Write out the whole listing, matching it exactly.

===== SUPPLIED DATA =====

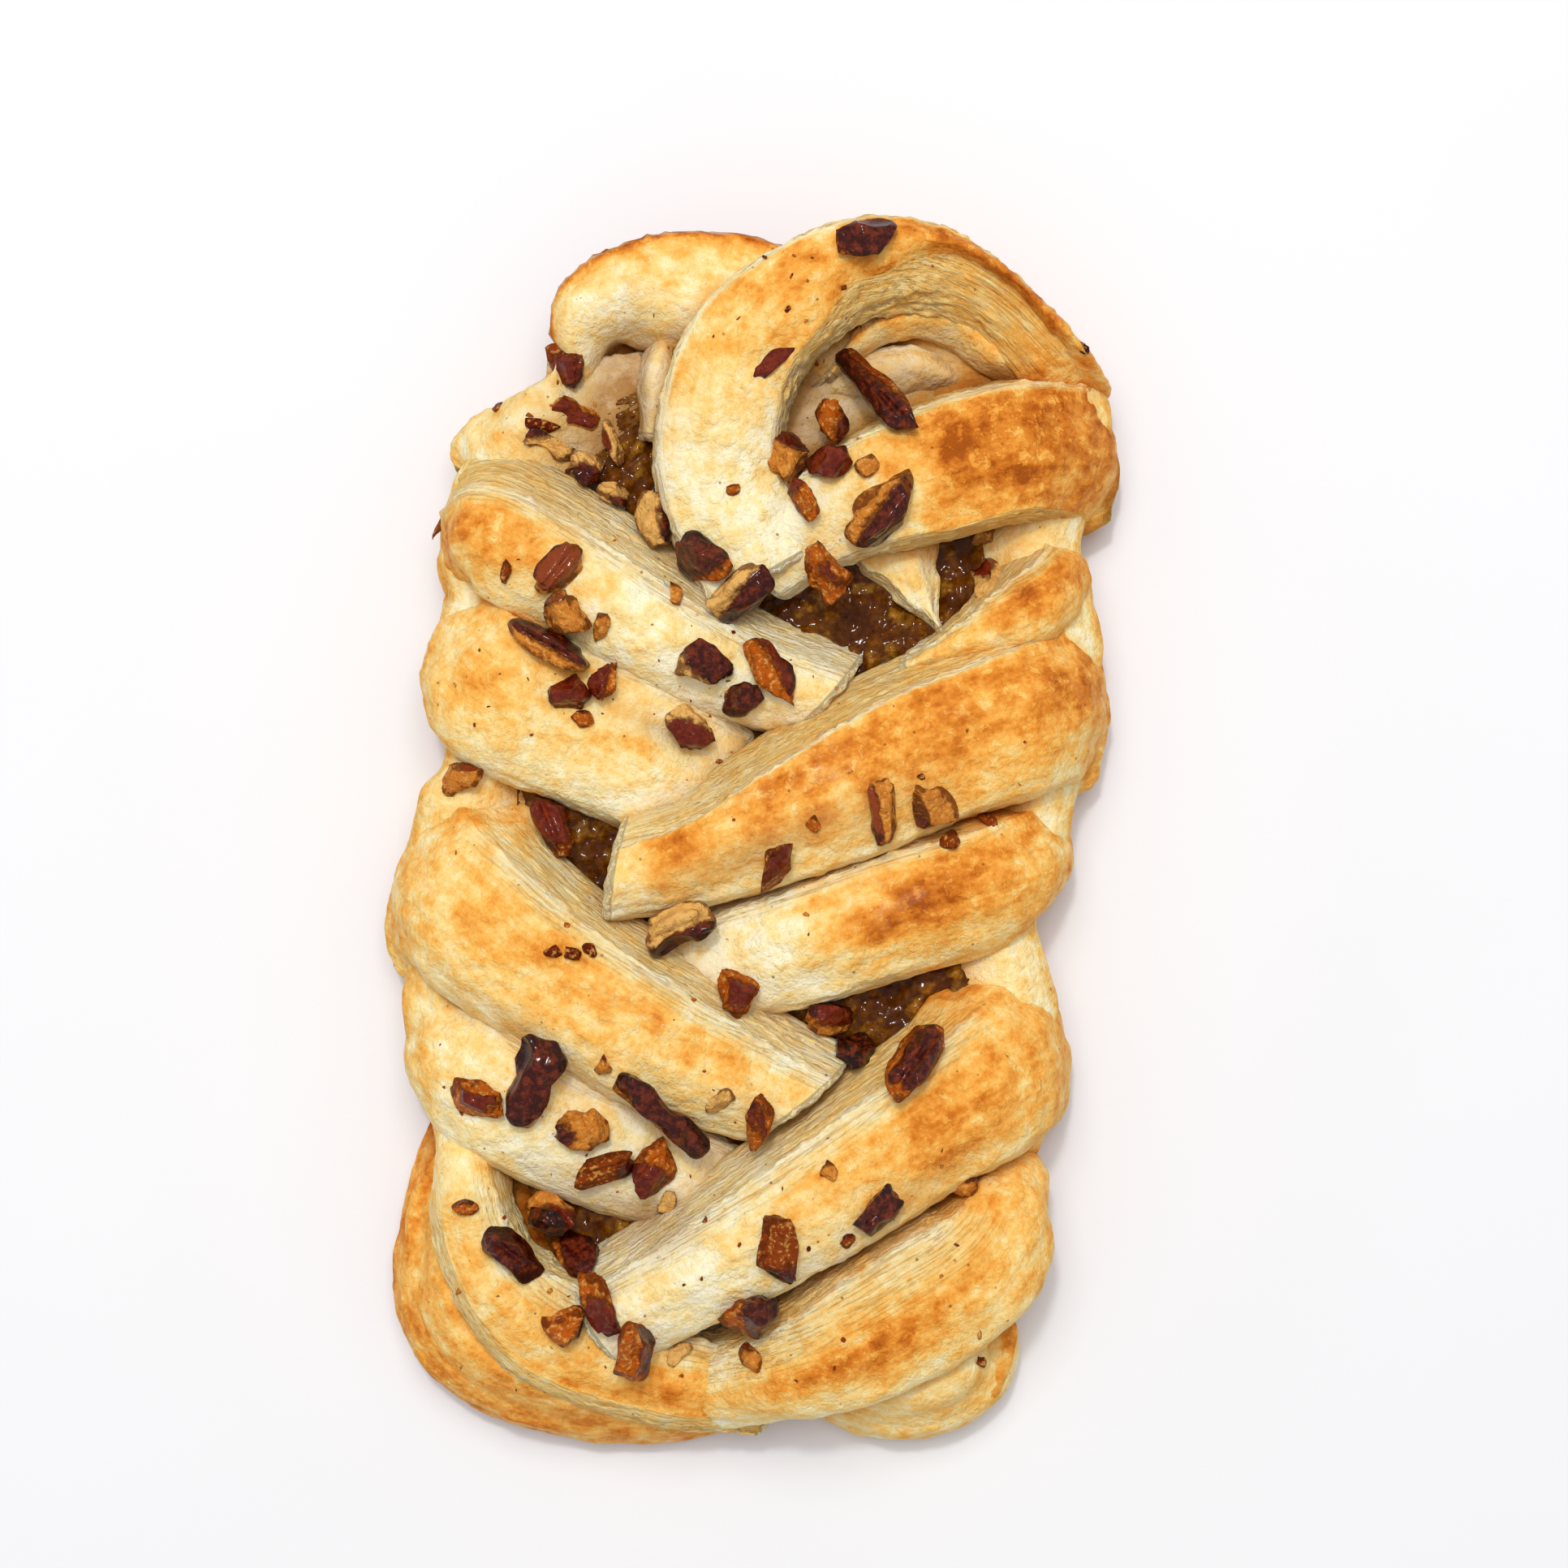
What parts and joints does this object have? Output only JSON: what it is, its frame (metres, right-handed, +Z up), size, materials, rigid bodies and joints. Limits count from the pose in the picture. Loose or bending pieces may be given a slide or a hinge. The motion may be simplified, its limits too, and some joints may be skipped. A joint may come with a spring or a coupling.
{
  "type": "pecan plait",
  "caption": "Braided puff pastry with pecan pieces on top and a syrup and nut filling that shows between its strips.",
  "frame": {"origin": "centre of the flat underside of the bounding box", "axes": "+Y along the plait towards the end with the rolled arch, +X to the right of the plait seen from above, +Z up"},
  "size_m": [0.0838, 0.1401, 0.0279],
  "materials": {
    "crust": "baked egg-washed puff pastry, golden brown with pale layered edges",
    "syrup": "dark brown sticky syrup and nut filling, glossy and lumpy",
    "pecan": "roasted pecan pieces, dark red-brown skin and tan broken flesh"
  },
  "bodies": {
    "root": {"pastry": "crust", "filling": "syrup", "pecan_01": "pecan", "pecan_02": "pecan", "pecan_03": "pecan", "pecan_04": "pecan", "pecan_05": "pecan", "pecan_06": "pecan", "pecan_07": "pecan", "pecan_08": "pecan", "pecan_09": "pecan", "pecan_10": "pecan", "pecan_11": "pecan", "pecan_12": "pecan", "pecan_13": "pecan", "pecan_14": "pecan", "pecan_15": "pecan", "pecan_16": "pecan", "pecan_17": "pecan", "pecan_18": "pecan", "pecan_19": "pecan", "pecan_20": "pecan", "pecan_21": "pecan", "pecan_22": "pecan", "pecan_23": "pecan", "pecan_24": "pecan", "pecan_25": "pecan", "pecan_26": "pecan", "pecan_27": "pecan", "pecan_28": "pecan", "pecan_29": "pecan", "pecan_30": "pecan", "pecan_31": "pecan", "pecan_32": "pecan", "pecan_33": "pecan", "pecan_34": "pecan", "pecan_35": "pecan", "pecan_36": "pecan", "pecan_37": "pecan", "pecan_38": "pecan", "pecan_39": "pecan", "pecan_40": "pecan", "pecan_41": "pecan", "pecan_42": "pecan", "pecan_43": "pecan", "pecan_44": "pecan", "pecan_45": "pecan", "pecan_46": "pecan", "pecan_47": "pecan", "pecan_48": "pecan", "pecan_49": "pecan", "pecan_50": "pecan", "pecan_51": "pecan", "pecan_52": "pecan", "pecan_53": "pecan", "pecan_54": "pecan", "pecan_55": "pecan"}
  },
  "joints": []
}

=====

● FINISHED EXERCISE
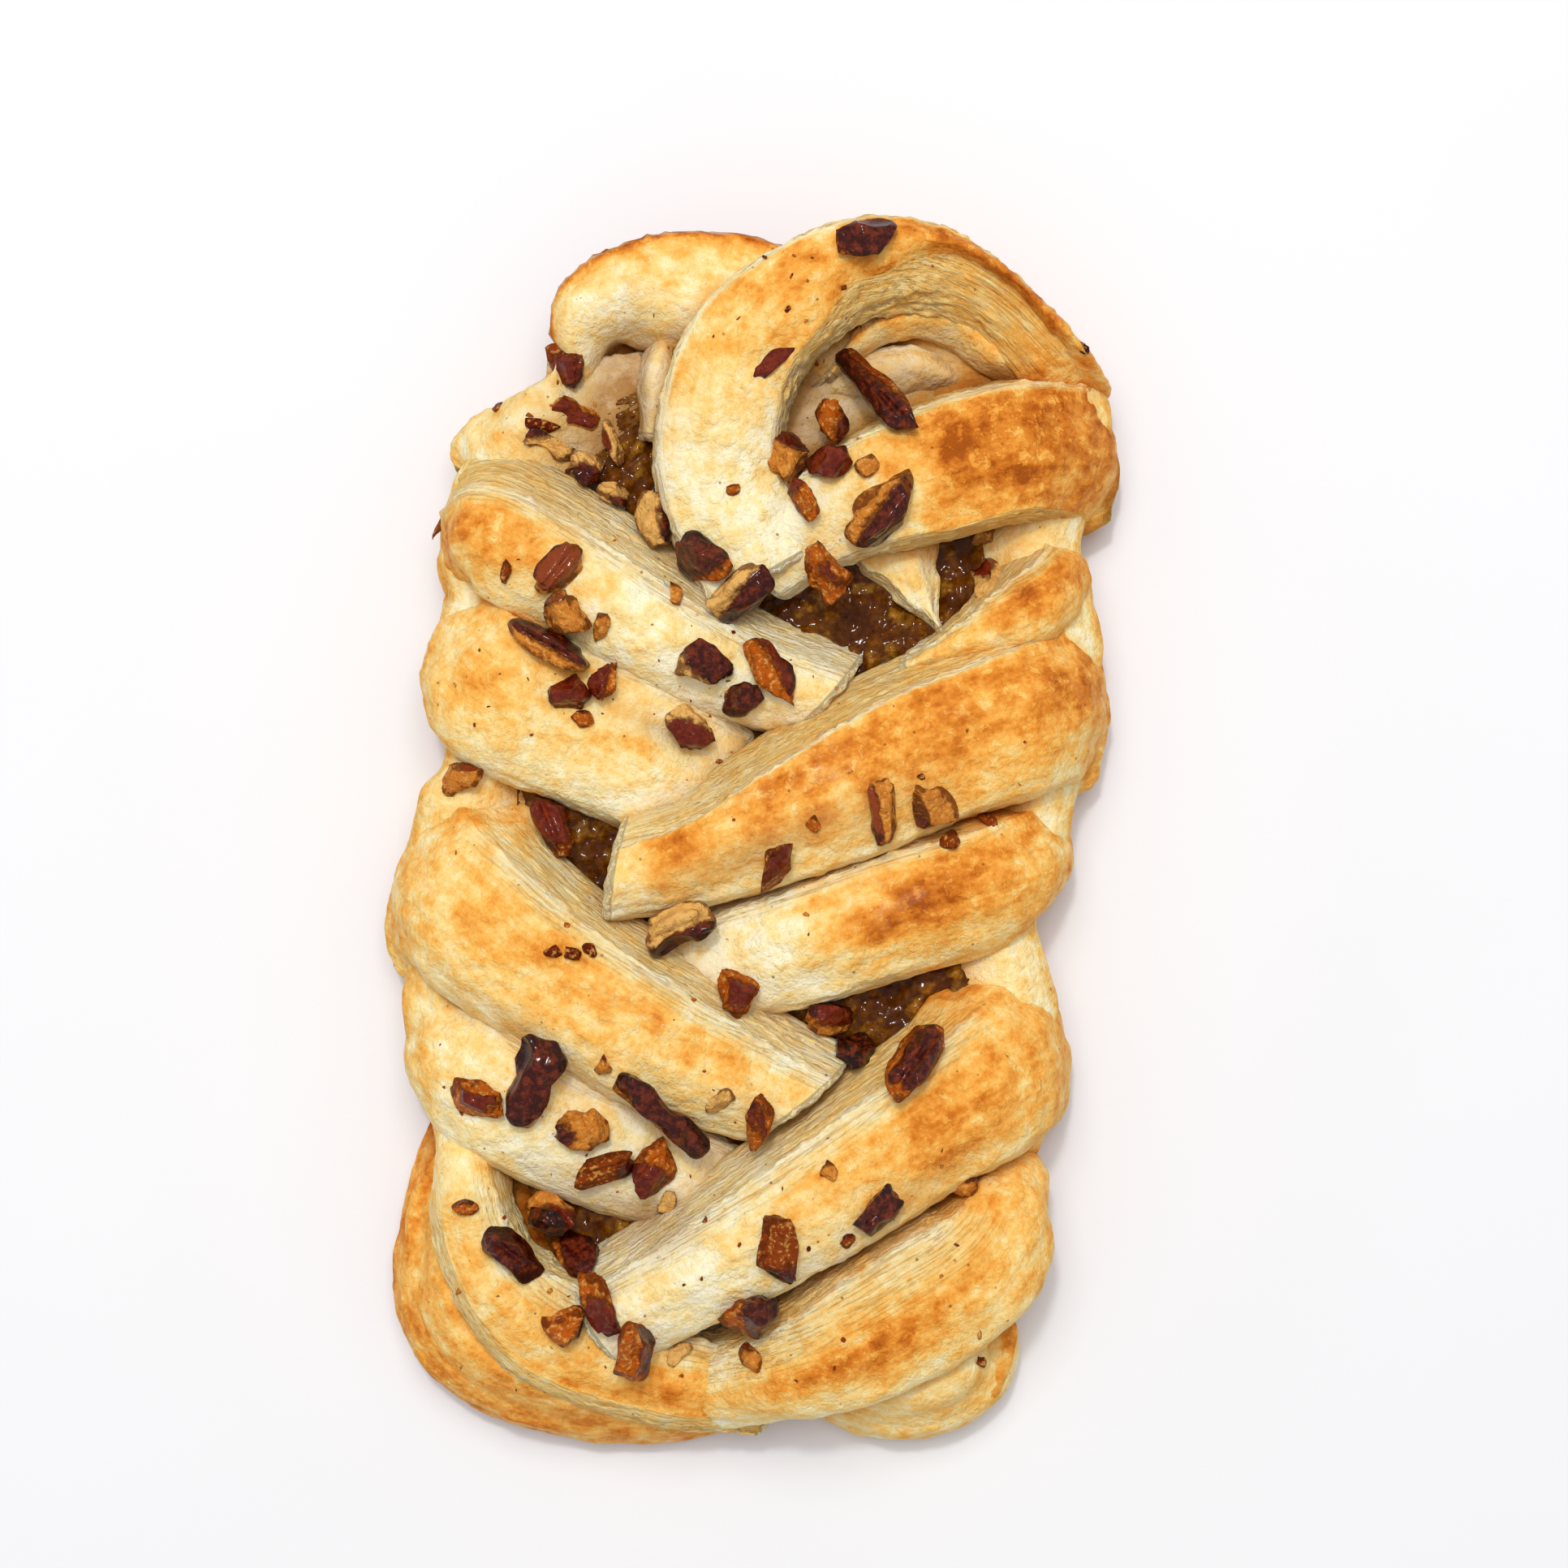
What parts and joints does this object have? Output only JSON: what it is, its frame (metres, right-handed, +Z up), size, materials, rigid bodies and joints. Limits count from the pose in the picture. Loose or bending pieces may be given a slide or a hinge. The motion may be simplified, its limits too, and some joints may be skipped. A joint may come with a spring or a coupling.
{
  "type": "pecan plait",
  "caption": "Braided puff pastry with pecan pieces on top and a syrup and nut filling that shows between its strips.",
  "frame": {"origin": "centre of the flat underside of the bounding box", "axes": "+Y along the plait towards the end with the rolled arch, +X to the right of the plait seen from above, +Z up"},
  "size_m": [0.0838, 0.1401, 0.0279],
  "materials": {
    "crust": "baked egg-washed puff pastry, golden brown with pale layered edges",
    "syrup": "dark brown sticky syrup and nut filling, glossy and lumpy",
    "pecan": "roasted pecan pieces, dark red-brown skin and tan broken flesh"
  },
  "bodies": {
    "root": {"pastry": "crust", "filling": "syrup", "pecan_01": "pecan", "pecan_02": "pecan", "pecan_03": "pecan", "pecan_04": "pecan", "pecan_05": "pecan", "pecan_06": "pecan", "pecan_07": "pecan", "pecan_08": "pecan", "pecan_09": "pecan", "pecan_10": "pecan", "pecan_11": "pecan", "pecan_12": "pecan", "pecan_13": "pecan", "pecan_14": "pecan", "pecan_15": "pecan", "pecan_16": "pecan", "pecan_17": "pecan", "pecan_18": "pecan", "pecan_19": "pecan", "pecan_20": "pecan", "pecan_21": "pecan", "pecan_22": "pecan", "pecan_23": "pecan", "pecan_24": "pecan", "pecan_25": "pecan", "pecan_26": "pecan", "pecan_27": "pecan", "pecan_28": "pecan", "pecan_29": "pecan", "pecan_30": "pecan", "pecan_31": "pecan", "pecan_32": "pecan", "pecan_33": "pecan", "pecan_34": "pecan", "pecan_35": "pecan", "pecan_36": "pecan", "pecan_37": "pecan", "pecan_38": "pecan", "pecan_39": "pecan", "pecan_40": "pecan", "pecan_41": "pecan", "pecan_42": "pecan", "pecan_43": "pecan", "pecan_44": "pecan", "pecan_45": "pecan", "pecan_46": "pecan", "pecan_47": "pecan", "pecan_48": "pecan", "pecan_49": "pecan", "pecan_50": "pecan", "pecan_51": "pecan", "pecan_52": "pecan", "pecan_53": "pecan", "pecan_54": "pecan", "pecan_55": "pecan"}
  },
  "joints": []
}